The expansive proportions go with the territory, for the restaurant is part of Delfina Galleries: it opened 10 years ago as a canteen for resident artists. Now the café turns restaurant from 12-3 on weekdays, and, as of this summer, Friday nights as well. Design is chic and understated, the chairs and tables all peppermints and dark blues set on polished-wood floors. And the walls bristle with vibrant contemporary art that's eye-catching but not intrusive: think vivid abstracts and still-lifes rather than (thankfully) sharks in formaldehyde. Presiding over this creative elegance is acclaimed head chef Maria Elia. Her menu, which changes fortnightly, is a likely mix of Mediterranean dishes and Asian flavours, with Australian fish a speciality.

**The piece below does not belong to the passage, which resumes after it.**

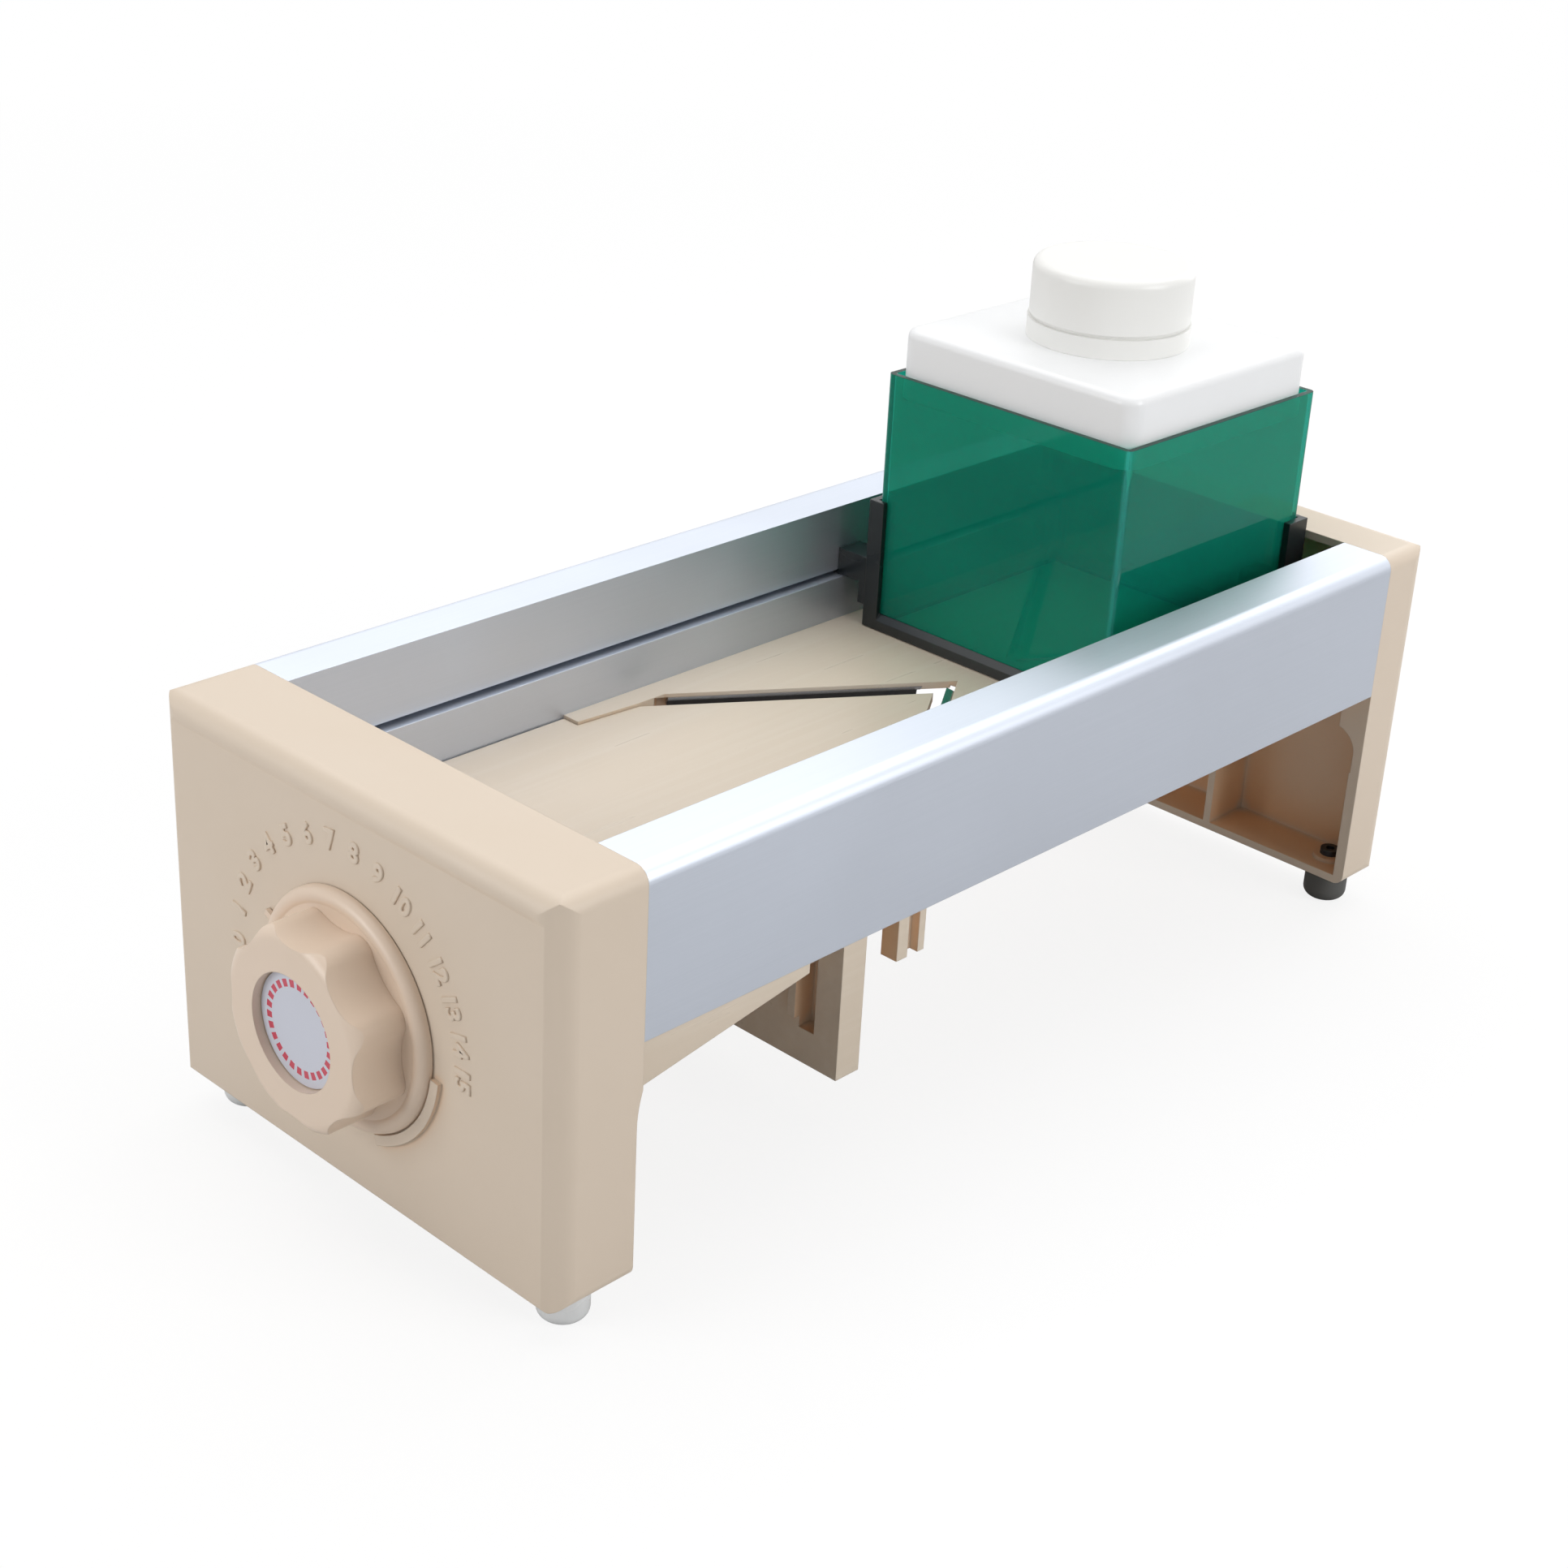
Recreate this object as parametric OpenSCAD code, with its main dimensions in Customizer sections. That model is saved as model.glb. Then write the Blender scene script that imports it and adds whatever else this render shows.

We visited on a balmy summer evening. Sitting at our cartwheel-sized table, savouring glasses of redcurrant-scented rosé (Domaine D'Antugnac 2002, France), fresh-baked bread and fruity Spanish olive oil (from patron Delfina Entrecanales's olive groves) while contemplating a nearby canvas of pink and purple blossoms, we agreed that the laid-back atmosphere was addictive.

And that was before we tasted the food. Surprise taster cups of red lentil, fennel and coconut soup proved as delicious as they were unexpected – light yet fabulously creamy, I was misty-eyed over my starter of delicately flavoured blue swimmer crab on a perfectly cooked, coconutty risotto with chunks of tangy lime. But I was still jealous when I tasted Rob's gooey, melt-in-the-mouth Buffalo bocconcini, a perfect foil to sweet, moreish baby beets. Inspired by our surroundings, I admired the impromptu masterpiece created by the flamboyant pink-green juices of the beets, rocket and basil on Rob's empty plate.

After a zingy rhubarb, lemongrass and ginger sorbet came the main courses. Any fears that these would not match the promise of the starters were dispelled as I tucked into barramundi – soft and succulent with a seared, miso-marinated exterior – with char-grilled asparagus and meaty shitake mushrooms in a ginger vinaigrette. Rob's garlic bison steak was mouthwateringly rare and tender, served with chestnutty sautéed Cyprus potatoes and green tomatoes – though the subtlety of these was slightly overpowered.

Going to great lengths of lardiness, we'd also plumped for side orders of coconut and herb baby potatoes (divine) and roasted cauliflower, quince and manchego which was a dish in itself. Top marks, though, had to go to the feta-and-mint pommes Dauphinoise which came as a further unprompted treat: 'They're dreamy,' advised our chirpy Antipodean waitress. Her taste proved impeccable, as she had also recommended the wine: a gooseberry-laden and highly drinkable New Zealand Sauvignon Blanc (Maison House Bay 2002).

My only criticism of Delfina has to be that as it only serves dinner one night a week, there's no question that it will very quickly become impossible to get a table. At the risk of sounding evangelical, the quality, creativity and freshness of the dishes were extraordinary, even more so when you consider that starters are all around the five-pound mark, and the most expensive main course is under £14. Is Maria Elia's cooking always this magical? There's only one way to find out. Our babysitter is in for a busy summer.